はあどぼいるど・えっぐ

世の事どもをはあどぼいるどに綴る日記

ギフテッド

2012-02-16 04:11:45 | 小説
ギフテッド (電撃文庫)
クリエーター情報なし
アスキーメディアワークス


「ギフテッド」二丸修一

「ここから飛び降りてください。以上が試験内容です」
 それが、この世界最高の、一国の総予算以上の収益を上げるほどの大企業・天子峰(てしみね)の幹部候補試験の始まりの合図だった。命綱もなく、なんのヒントもない。そんな中での高層ビルからの飛び降りというクレイジーな一次試験を突破した数十名の中に、弥助はいた。ある事情から死をまったく恐れなくなっていた彼は、11歳の天才少女・エルと共に、企業主催という前代未聞のデスゲームに挑む。
 暴力無双の教官に、品行方正なはずの後輩に、暴走族のリーダー(?)に、最高エリートに、オタクに、ナルシストに、天子峰側のスパイまでが入り混じった昇格ゲームの勝者が誰か?

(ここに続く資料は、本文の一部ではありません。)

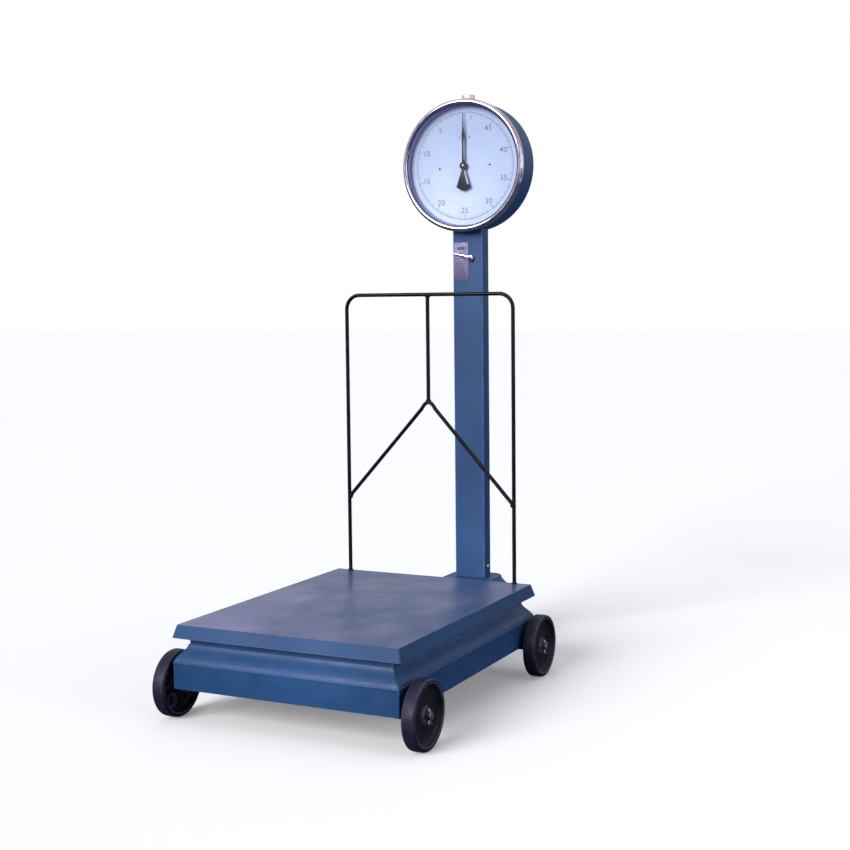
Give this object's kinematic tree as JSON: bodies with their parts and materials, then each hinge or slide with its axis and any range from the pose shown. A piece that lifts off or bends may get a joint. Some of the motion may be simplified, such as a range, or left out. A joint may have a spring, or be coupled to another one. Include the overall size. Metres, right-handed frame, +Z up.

 あらすじを見て「お」と思い、内容を読んで「おおっ」とうなった。
 粗さは残るものの、デスゲーム界に新星が登場したのは疑いない。
 ゲームの勝利条件が具体的に示されていない、というのがとくに良かった。自衛権と、月一万円の支給以外に何らの安全も保障されていないというところも良い。自分がゲームに生き抜き勝ち抜くために何をすべきか、候補生たちが自分で考えなければならないので、最初から最後までハラハラしきりだった。
 ギフテッド。というタイトル通り、良い意味でも悪い意味でも天才だらけなので、敵としては手ごわく、仲間としては頼もしく、交渉次第でどっちに傾くかわからないというシチュエーションに燃えた。
 キャラも良い。感情の薄い主人公と朗らかなエルのコンビは見てて和むし、ヒロイン(?)の綾芽の裏の顔は、近年稀に見る秀逸さ。続編も出せるような引きだったし、キャラ相関的にも今後に大いに期待できる。
 惜しむらくは一次選抜の試験内容か。たしかに引きはいいけど「ウソだろ?」と思わずにいられなかった。主人公、疑り深いのが売りのくせに、あっさり他人に命を委ねてしまうのはどうなの? いかにも「作者が飛ばせた」臭がして嫌だった。他にも、随所に「作者の都合による行動」が多かった。このキャラがこの状況でこんなことしないだろ、というのが頻発した。ささいなことではあるのだけど、無視していいことでもないので、適宜修正していってもらいたい。